[Written task] For the listing below, give the number of lines in which "context" occurs. Add nothing.

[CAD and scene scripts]
______
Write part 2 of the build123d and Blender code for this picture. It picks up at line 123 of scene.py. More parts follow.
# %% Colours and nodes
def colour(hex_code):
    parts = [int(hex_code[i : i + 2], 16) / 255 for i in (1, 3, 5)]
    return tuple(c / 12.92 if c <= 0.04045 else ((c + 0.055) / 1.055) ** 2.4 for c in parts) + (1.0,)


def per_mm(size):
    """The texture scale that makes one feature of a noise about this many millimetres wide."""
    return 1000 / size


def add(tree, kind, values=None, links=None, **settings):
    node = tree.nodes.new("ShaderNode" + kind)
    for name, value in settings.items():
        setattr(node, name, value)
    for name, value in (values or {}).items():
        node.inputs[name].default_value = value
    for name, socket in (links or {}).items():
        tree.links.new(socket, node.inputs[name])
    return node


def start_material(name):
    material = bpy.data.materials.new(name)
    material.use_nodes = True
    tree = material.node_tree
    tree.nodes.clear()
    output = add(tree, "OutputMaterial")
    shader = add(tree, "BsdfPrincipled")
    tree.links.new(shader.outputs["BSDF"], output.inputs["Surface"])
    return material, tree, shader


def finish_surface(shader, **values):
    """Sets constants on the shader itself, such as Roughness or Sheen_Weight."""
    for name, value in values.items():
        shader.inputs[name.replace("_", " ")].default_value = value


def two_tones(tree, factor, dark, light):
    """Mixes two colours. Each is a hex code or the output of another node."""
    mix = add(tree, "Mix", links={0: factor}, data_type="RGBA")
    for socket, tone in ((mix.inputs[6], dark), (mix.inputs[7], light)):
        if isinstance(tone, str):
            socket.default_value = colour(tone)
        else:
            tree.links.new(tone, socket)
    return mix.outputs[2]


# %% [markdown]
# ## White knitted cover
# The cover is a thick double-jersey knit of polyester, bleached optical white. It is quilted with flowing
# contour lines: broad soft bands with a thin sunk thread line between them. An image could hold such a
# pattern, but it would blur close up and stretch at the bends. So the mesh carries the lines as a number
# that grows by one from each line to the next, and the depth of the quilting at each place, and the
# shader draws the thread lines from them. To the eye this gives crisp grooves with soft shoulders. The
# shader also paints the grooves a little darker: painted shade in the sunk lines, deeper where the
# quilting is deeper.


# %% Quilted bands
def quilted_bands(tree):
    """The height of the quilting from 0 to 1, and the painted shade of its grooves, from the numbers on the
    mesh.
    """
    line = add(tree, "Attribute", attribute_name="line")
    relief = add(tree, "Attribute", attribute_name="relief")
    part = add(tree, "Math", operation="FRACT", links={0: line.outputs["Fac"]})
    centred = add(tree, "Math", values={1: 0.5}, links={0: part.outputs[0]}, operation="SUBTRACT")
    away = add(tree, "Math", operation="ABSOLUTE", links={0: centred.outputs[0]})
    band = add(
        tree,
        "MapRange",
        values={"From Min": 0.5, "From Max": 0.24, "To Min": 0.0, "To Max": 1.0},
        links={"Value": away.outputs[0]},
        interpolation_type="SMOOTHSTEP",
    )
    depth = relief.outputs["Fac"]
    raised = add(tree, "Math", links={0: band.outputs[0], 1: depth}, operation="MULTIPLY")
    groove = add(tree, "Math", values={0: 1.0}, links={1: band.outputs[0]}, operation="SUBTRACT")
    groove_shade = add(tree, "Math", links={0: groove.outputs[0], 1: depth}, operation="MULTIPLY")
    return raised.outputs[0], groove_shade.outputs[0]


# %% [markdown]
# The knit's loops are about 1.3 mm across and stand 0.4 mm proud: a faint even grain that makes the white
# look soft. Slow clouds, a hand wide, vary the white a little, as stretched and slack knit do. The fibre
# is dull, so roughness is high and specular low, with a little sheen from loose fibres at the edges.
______
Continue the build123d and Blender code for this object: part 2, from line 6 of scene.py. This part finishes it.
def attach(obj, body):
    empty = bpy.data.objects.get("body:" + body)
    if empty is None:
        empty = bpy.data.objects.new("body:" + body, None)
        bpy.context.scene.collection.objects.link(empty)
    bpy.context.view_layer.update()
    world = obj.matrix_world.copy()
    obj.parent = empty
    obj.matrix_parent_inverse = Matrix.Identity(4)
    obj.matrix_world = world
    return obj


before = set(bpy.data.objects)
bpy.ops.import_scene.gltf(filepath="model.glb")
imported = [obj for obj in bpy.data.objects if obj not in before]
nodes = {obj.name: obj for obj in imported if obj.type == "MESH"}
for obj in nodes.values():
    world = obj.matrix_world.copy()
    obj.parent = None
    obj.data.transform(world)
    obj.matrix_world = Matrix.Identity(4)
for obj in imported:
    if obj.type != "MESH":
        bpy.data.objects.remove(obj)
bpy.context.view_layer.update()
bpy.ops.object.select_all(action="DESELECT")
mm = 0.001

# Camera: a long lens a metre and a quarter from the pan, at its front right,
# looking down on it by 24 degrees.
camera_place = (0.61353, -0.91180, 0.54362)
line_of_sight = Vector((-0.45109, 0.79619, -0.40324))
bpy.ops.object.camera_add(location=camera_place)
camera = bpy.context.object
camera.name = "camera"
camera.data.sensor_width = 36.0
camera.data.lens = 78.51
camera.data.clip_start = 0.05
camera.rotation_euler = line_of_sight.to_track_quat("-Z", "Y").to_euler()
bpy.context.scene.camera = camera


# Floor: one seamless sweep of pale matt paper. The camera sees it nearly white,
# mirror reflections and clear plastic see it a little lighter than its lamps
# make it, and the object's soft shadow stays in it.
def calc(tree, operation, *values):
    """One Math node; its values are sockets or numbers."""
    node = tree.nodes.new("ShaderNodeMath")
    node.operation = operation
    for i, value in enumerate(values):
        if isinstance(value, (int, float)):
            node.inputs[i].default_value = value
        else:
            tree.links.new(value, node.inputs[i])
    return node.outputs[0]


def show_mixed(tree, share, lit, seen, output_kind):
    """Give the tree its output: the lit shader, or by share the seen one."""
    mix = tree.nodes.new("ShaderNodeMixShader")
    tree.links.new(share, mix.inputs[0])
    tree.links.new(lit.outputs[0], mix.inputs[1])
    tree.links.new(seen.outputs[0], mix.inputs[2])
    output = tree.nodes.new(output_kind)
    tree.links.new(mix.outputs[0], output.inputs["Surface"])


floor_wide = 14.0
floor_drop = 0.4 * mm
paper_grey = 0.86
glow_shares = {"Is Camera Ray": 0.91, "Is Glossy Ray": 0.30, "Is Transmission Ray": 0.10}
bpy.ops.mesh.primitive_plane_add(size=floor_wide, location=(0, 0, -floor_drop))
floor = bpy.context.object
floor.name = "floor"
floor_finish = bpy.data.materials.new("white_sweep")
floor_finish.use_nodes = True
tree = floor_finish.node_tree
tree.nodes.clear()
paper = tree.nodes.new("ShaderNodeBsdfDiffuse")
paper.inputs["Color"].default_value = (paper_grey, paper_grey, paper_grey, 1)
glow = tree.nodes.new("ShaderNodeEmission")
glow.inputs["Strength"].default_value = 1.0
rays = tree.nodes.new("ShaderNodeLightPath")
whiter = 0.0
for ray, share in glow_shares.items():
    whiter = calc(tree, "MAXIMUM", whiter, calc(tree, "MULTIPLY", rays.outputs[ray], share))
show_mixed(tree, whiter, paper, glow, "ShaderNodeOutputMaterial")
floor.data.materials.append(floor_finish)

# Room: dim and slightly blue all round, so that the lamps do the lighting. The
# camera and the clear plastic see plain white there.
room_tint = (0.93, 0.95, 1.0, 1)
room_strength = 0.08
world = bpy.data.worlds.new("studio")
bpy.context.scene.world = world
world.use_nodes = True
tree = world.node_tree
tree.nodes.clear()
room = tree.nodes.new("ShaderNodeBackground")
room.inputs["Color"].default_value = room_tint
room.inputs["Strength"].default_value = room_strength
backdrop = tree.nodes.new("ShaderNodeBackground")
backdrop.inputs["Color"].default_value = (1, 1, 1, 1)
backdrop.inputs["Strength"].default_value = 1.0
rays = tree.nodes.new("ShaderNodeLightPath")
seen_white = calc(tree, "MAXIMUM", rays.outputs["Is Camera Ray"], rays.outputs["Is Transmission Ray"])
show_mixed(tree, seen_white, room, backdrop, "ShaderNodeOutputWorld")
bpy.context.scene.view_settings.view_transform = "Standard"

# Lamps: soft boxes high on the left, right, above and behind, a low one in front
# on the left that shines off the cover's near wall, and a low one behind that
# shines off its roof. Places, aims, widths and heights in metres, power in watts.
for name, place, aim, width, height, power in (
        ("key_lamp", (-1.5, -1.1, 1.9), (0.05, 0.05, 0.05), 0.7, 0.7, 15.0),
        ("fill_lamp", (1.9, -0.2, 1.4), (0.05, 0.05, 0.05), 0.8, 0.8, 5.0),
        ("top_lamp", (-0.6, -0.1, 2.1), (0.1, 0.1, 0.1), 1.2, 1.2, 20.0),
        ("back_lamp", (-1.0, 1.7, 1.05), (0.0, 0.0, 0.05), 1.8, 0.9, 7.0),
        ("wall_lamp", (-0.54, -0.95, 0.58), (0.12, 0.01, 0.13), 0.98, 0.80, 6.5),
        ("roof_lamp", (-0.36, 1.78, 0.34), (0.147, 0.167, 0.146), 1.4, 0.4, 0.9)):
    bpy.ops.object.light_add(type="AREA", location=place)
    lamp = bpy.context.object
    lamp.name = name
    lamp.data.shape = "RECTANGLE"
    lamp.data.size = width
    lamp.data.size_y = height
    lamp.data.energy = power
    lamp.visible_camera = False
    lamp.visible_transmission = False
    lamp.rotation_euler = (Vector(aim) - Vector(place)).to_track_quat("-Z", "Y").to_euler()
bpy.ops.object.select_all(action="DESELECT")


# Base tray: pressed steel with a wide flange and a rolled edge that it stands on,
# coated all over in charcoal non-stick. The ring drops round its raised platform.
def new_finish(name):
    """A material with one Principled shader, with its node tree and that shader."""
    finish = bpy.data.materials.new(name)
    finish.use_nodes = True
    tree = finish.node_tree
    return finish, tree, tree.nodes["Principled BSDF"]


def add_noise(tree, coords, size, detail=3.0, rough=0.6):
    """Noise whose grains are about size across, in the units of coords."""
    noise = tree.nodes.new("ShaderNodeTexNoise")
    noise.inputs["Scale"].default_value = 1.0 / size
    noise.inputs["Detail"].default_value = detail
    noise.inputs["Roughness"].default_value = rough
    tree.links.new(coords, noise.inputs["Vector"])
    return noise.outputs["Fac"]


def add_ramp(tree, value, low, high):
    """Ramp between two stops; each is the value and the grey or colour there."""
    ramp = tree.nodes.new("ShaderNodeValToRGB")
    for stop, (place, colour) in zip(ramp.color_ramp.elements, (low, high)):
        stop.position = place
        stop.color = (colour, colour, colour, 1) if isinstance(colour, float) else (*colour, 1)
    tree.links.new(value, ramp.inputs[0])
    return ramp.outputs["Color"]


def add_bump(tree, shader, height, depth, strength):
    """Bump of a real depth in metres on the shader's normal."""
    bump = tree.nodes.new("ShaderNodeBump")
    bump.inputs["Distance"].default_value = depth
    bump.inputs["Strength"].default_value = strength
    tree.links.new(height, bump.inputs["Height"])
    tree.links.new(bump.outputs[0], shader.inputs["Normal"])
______
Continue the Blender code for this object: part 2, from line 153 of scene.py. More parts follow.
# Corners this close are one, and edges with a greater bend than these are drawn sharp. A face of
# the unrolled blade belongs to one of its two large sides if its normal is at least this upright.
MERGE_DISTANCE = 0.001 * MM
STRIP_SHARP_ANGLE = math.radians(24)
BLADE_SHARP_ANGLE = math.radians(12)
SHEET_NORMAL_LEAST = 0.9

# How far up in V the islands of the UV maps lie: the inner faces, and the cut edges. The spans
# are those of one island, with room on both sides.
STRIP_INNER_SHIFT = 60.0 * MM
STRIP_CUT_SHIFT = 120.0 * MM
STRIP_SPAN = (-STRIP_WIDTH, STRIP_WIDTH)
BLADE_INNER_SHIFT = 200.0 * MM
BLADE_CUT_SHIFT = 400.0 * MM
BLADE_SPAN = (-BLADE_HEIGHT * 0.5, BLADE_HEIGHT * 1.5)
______
[Exercise output] 9